Brief: Restate word for word the lines of the data below, from the first through the one that has "return node.outputs[0]".
---*---
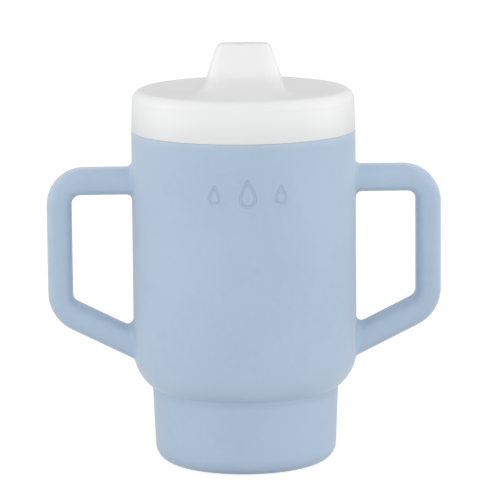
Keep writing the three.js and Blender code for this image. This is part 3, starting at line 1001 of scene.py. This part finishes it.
class Nodes:
    """Short calls for building a material's node tree."""

    def __init__(self, name):
        self.material = bpy.data.materials.new(name)
        self.material.use_nodes = True
        self.tree = self.material.node_tree
        self.shader = self.tree.nodes["Principled BSDF"]
        self.place = self.tree.nodes.new("ShaderNodeTexCoord").outputs["Object"]

    def link(self, source, target):
        if isinstance(source, (int, float)):
            target.default_value = source
        else:
            self.tree.links.new(source, target)

    def noise(self, scale, detail=3.0, roughness=0.5):
        node = self.tree.nodes.new("ShaderNodeTexNoise")
        node.inputs["Scale"].default_value = scale
        node.inputs["Detail"].default_value = detail
        node.inputs["Roughness"].default_value = roughness
        self.link(self.place, node.inputs["Vector"])
        return node.outputs["Fac"]

    def axis(self, name):
        node = self.tree.nodes.new("ShaderNodeSeparateXYZ")
        self.link(self.place, node.inputs[0])
        return node.outputs[name]

    def away_from(self, axis, place):
        """Distance along an axis from a place in millimetres."""
        return self.maths("ABSOLUTE", self.maths("SUBTRACT", self.axis(axis), place * MM))

    def setting(self, name, value):
        self.shader.inputs[name].default_value = value

    def maths(self, operation, a, b=0.0):
        node = self.tree.nodes.new("ShaderNodeMath")
        node.operation = operation
        self.link(a, node.inputs[0])
        self.link(b, node.inputs[1])
        return node.outputs[0]

    def spread(self, source, low, high, to_low, to_high, smooth=False):
        node = self.tree.nodes.new("ShaderNodeMapRange")
        node.interpolation_type = "SMOOTHSTEP" if smooth else "LINEAR"
        self.link(source, node.inputs["Value"])
        node.inputs["From Min"].default_value = low
        node.inputs["From Max"].default_value = high
        node.inputs["To Min"].default_value = to_low
        node.inputs["To Max"].default_value = to_high
        return node.outputs["Result"]

    def fade(self, source, low_mm, high_mm, to_low, to_high):
        """A soft change of value between two places given in millimetres."""
        return self.spread(source, low_mm * MM, high_mm * MM, to_low, to_high, True)

    def blend_colours(self, share, first, second):
        node = self.tree.nodes.new("ShaderNodeMix")
        node.data_type = "RGBA"
        self.link(share, node.inputs["Factor"])
        for socket, colour in ((node.inputs["A"], first), (node.inputs["B"], second)):
            if isinstance(colour, tuple):
                socket.default_value = (*colour, 1)
            else:
                self.link(colour, socket)
        return node.outputs["Result"]

    def bump(self, height, distance_mm, strength=1.0, after=None):
        node = self.tree.nodes.new("ShaderNodeBump")
        node.inputs["Distance"].default_value = distance_mm * MM
        node.inputs["Strength"].default_value = strength
        self.link(height, node.inputs["Height"])
        if after is not None:
            self.link(after, node.inputs["Normal"])
        return node.outputs["Normal"]


def silicone_body():
    n = Nodes("blue_silicone")
    height = n.axis("Z")
    mottle = n.spread(n.noise(28, 4), 0.35, 0.65, 0, 1, True)
    mottled = n.blend_colours(mottle, BLUE_DEEP, BLUE_PALE)
    cloud = n.spread(n.noise(420, 3), 0.3, 0.7, 0, 0.35)
    cloudy = n.blend_colours(cloud, mottled, BLUE_CLOUD)
    # painted highlight: paler blue along the top of the wall under the lid
    under_lid_highlight = n.fade(n.away_from("Z", JOINT_Z), 0, UNDER_LID_HIGHLIGHT_REACH, 0.5, 0)
    lip_highlighted = n.blend_colours(under_lid_highlight, cloudy, BLUE_UNDER_LID_HIGHLIGHT)
    # painted light: paler blue on the shoulder between the crease and the straight wall, softening its
    # shade
    over_crease = n.fade(height, CREASE_Z + 0.8, CREASE_Z + 4.0, 0, 0.32)
    under_wall = n.fade(height, SHOULDER_Z - 7.0, SHOULDER_Z + 1.0, 1, 0)
    shoulder = n.maths("MULTIPLY", over_crease, under_wall)
    shoulder_lit = n.blend_colours(shoulder, lip_highlighted, BLUE_SHOULDER_PAINTED_LIGHT)
    # painted shade: darker blue in a band along the crease
    from_crease_shade = n.away_from("Z", CREASE_Z - CREASE_SHADE_DROP)
    crease = n.fade(from_crease_shade, CREASE_SHADE_CORE, CREASE_SHADE_REACH, 0.4, 0)
    n.link(n.blend_colours(crease, shoulder_lit, BLUE_CREASE_SHADE), n.shader.inputs["Base Color"])
    n.link(n.spread(n.noise(60, 5), 0.3, 0.7, 0.58, 0.72), n.shader.inputs["Roughness"])
    beyond_wall = n.fade(n.away_from("X", 0), PARTING_START_X, PARTING_FULL_X, 0, 1)
    seam = n.fade(n.away_from("Y", 0), PARTING_CORE, PARTING_REACH, 1, 0)
    parting = n.bump(n.maths("MULTIPLY", seam, beyond_wall), PARTING_HEIGHT)
    grain = n.bump(n.noise(2600, 2, 0.6), SILICONE_GRAIN, 0.5, parting)
    ripple = n.bump(n.noise(240, 2), SILICONE_RIPPLE, 0.35, grain)
    n.link(ripple, n.shader.inputs["Normal"])
    n.setting("Specular IOR Level", 0.35)
    n.setting("Sheen Weight", 0.6)
    n.setting("Sheen Roughness", 0.45)
    n.setting("Sheen Tint", SHEEN_TINT)
    return n.material


def lid_plastic():
    n = Nodes("white_polypropylene")
    height = n.axis("Z")
    tone = n.spread(n.noise(22, 3), 0.35, 0.65, 0, 1, True)
    white = n.blend_colours(tone, WHITE_COOL, WHITE_WARM)
    # painted shade: the skirt's white turns greyer towards its bottom edge
    skirt_shade = n.fade(height, SKIRT_SHADE_LOW_Z, SKIRT_SHADE_HIGH_Z, 0.75, 0)
    skirt = n.blend_colours(skirt_shade, white, WHITE_SKIRT_SHADE)
    # painted shade: greyer white where the spout rises from the lid's top, fading out higher up
    over_top = n.fade(height, *(LID_TOP_Z + rise for rise in ROOT_SHADE_RISE), 0, 1)
    near_top = n.fade(height, *(LID_TOP_Z + rise for rise in ROOT_SHADE_FALL), 0.9, 0)
    root_shade = n.maths("MULTIPLY", over_top, near_top)
    n.link(n.blend_colours(root_shade, skirt, WHITE_ROOT_SHADE), n.shader.inputs["Base Color"])
    n.link(n.spread(n.noise(90, 4), 0.3, 0.7, 0.4, 0.52), n.shader.inputs["Roughness"])
    grain = n.bump(n.noise(3000, 2, 0.6), PLASTIC_GRAIN, 0.5)
    ripple = n.bump(n.noise(150, 2), PLASTIC_RIPPLE, 0.25, grain)
    n.link(ripple, n.shader.inputs["Normal"])
    n.setting("Specular IOR Level", 0.35)
    n.setting("Subsurface Weight", 0.12)
    n.setting("Subsurface Scale", PLASTIC_SCATTER * MM)
    n.setting("Subsurface Radius", (1.0, 1.0, 1.0))
    return n.material


def clear_silicone(name, colour, milky):
    n = Nodes(name)
    tone = n.spread(n.noise(140, 4), 0.3, 0.7, 0, 1, True)
    n.link(n.blend_colours(tone, colour, milky), n.shader.inputs["Base Color"])
    n.link(n.spread(n.noise(300, 4), 0.3, 0.7, 0.34, 0.5), n.shader.inputs["Roughness"])
    n.link(n.bump(n.noise(2200, 2, 0.6), CLEAR_GRAIN, 0.5), n.shader.inputs["Normal"])
    n.setting("Transmission Weight", 0.25)
    n.setting("IOR", CLEAR_IOR)
    n.setting("Subsurface Weight", 0.3)
    n.setting("Subsurface Radius", [CLEAR_SCATTER * MM] * 3)
    return n.material


# ---------------------------------------------------------------- studio

FLOOR_REACH = 6.0
SEEN_FLOOR_GREY = 0.25
SEEN_FLOOR_GLOW = 0.86
BOUNCE_FLOOR_GREY = 0.75
BOUNCE_FLOOR_Z = -0.0005
WORLD_STRENGTH = 0.69
LIGHT_AIM = Vector((0, 0, 0.07))


def floor(name, height, grey, glow):
    """A level sheet of paper, with some glow of its own so that it stays white."""
    material = bpy.data.materials.new(name)
    material.use_nodes = True
    shader = material.node_tree.nodes["Principled BSDF"]
    shader.inputs["Base Color"].default_value = (grey, grey, grey, 1)
    shader.inputs["Roughness"].default_value = 0.9
    shader.inputs["Specular IOR Level"].default_value = 0.0
    shader.inputs["Emission Color"].default_value = (1, 1, 1, 1)
    shader.inputs["Emission Strength"].default_value = glow
    mesh = bpy.data.meshes.new(name)
    r = FLOOR_REACH
    corners = [(-r, -r, height), (r, -r, height), (r, r, height), (-r, r, height)]
    mesh.from_pydata(corners, [], [(0, 1, 2, 3)])
    mesh.materials.append(material)
    plane = bpy.data.objects.new(name, mesh)
    bpy.context.scene.collection.objects.link(plane)
    return plane


def floors():
    """The floor that is seen, and under it a greyer one that lights the object from below."""
    seen = floor("floor", 0.0, SEEN_FLOOR_GREY, SEEN_FLOOR_GLOW)
    seen.visible_diffuse = False
    seen.visible_glossy = False
    seen.visible_transmission = False
    seen.visible_shadow = False
    bounce = floor("floor_bounce", BOUNCE_FLOOR_Z, BOUNCE_FLOOR_GREY, 0.0)
    bounce.visible_camera = False


def softbox(name, place, width, height, watts):
    lamp = bpy.data.lights.new(name, "AREA")
    lamp.shape = "RECTANGLE"
    lamp.size = width
    lamp.size_y = height
    lamp.energy = watts
    box = bpy.data.objects.new(name, lamp)
    box.location = place
    box.rotation_euler = (LIGHT_AIM - Vector(place)).to_track_quat("-Z", "Y").to_euler()
    bpy.context.scene.collection.objects.link(box)


def surroundings(strength):
    world = bpy.data.worlds.new("studio")
    world.use_nodes = True
    world.node_tree.nodes["Background"].inputs["Color"].default_value = (1, 1, 1, 1)
    world.node_tree.nodes["Background"].inputs["Strength"].default_value = strength
    bpy.context.scene.world = world


CAMERA_ELEVATION = math.radians(9.83)
CAMERA_AZIMUTH = math.radians(-2.05)
CAMERA_ROLL = math.radians(-0.497)
CAMERA_DISTANCE = 1.143
CAMERA_TARGET = Vector((0.00182, 0, 0.0685))
CAMERA_LENS = 254.8
CAMERA_REACH = 50
SENSOR_WIDTH = 36


def camera():
    cos_e = math.cos(CAMERA_ELEVATION)
    sin_e = math.sin(CAMERA_ELEVATION)
    back = Vector((0, -cos_e, sin_e))
    right = Vector((1, 0, 0))
    up = Vector((0, sin_e, cos_e))
    cos_r = math.cos(CAMERA_ROLL)
    sin_r = math.sin(CAMERA_ROLL)
    axes = (right * cos_r + up * sin_r, up * cos_r - right * sin_r, back)
    place = Matrix.Translation(CAMERA_TARGET + back * CAMERA_DISTANCE)
    facing = Matrix(axes).transposed().to_4x4()
    data = bpy.data.cameras.new("camera")
    data.sensor_width = SENSOR_WIDTH
    data.lens = CAMERA_LENS
    data.clip_end = CAMERA_REACH
    eye = bpy.data.objects.new("camera", data)
    bpy.context.scene.collection.objects.link(eye)
    eye.matrix_world = Matrix.Rotation(CAMERA_AZIMUTH, 4, "Z") @ place @ facing
    bpy.context.scene.camera = eye


def main():
    camera()
    floors()
    surroundings(WORLD_STRENGTH)
    softbox("left_softbox", place=(-1.6, 0.1, 0.3), width=0.8, height=1.0, watts=7.4)
    softbox("right_softbox", place=(1.6, 0.1, 0.3), width=0.8, height=1.0, watts=7.4)
    softbox("front_softbox", place=(0, -2.0, 0.35), width=1.6, height=0.5, watts=10.2)
    softbox("top_softbox", place=(0, -0.3, 1.6), width=1.2, height=1.0, watts=1.6)
    silicone = silicone_body()
    plastic = lid_plastic()
    seal = clear_silicone("seal_silicone", *SEAL_COLOURS)
    valve = clear_silicone("valve_silicone", *VALVE_COLOURS)
    make_piece("cup_body_shell", cup_surface(), "cup", "cup_body", silicone)
    make_piece("lid_shell", lid_surface(), "lid", "lid", plastic)
    make_piece("seal_ring", seal_surface(), "lid", "lid_seal", seal)
    make_piece("spill_valve", valve_surface(), "valve", "spout_valve", valve)
    bpy.context.scene.view_settings.view_transform = "Standard"


main()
---*---
The answer:
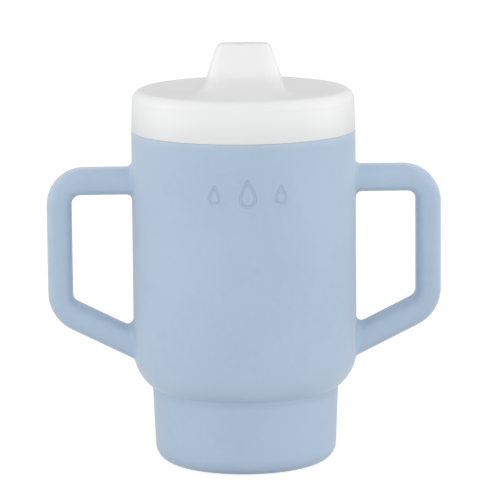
Keep writing the three.js and Blender code for this image. This is part 3, starting at line 1001 of scene.py. This part finishes it.
class Nodes:
    """Short calls for building a material's node tree."""

    def __init__(self, name):
        self.material = bpy.data.materials.new(name)
        self.material.use_nodes = True
        self.tree = self.material.node_tree
        self.shader = self.tree.nodes["Principled BSDF"]
        self.place = self.tree.nodes.new("ShaderNodeTexCoord").outputs["Object"]

    def link(self, source, target):
        if isinstance(source, (int, float)):
            target.default_value = source
        else:
            self.tree.links.new(source, target)

    def noise(self, scale, detail=3.0, roughness=0.5):
        node = self.tree.nodes.new("ShaderNodeTexNoise")
        node.inputs["Scale"].default_value = scale
        node.inputs["Detail"].default_value = detail
        node.inputs["Roughness"].default_value = roughness
        self.link(self.place, node.inputs["Vector"])
        return node.outputs["Fac"]

    def axis(self, name):
        node = self.tree.nodes.new("ShaderNodeSeparateXYZ")
        self.link(self.place, node.inputs[0])
        return node.outputs[name]

    def away_from(self, axis, place):
        """Distance along an axis from a place in millimetres."""
        return self.maths("ABSOLUTE", self.maths("SUBTRACT", self.axis(axis), place * MM))

    def setting(self, name, value):
        self.shader.inputs[name].default_value = value

    def maths(self, operation, a, b=0.0):
        node = self.tree.nodes.new("ShaderNodeMath")
        node.operation = operation
        self.link(a, node.inputs[0])
        self.link(b, node.inputs[1])
        return node.outputs[0]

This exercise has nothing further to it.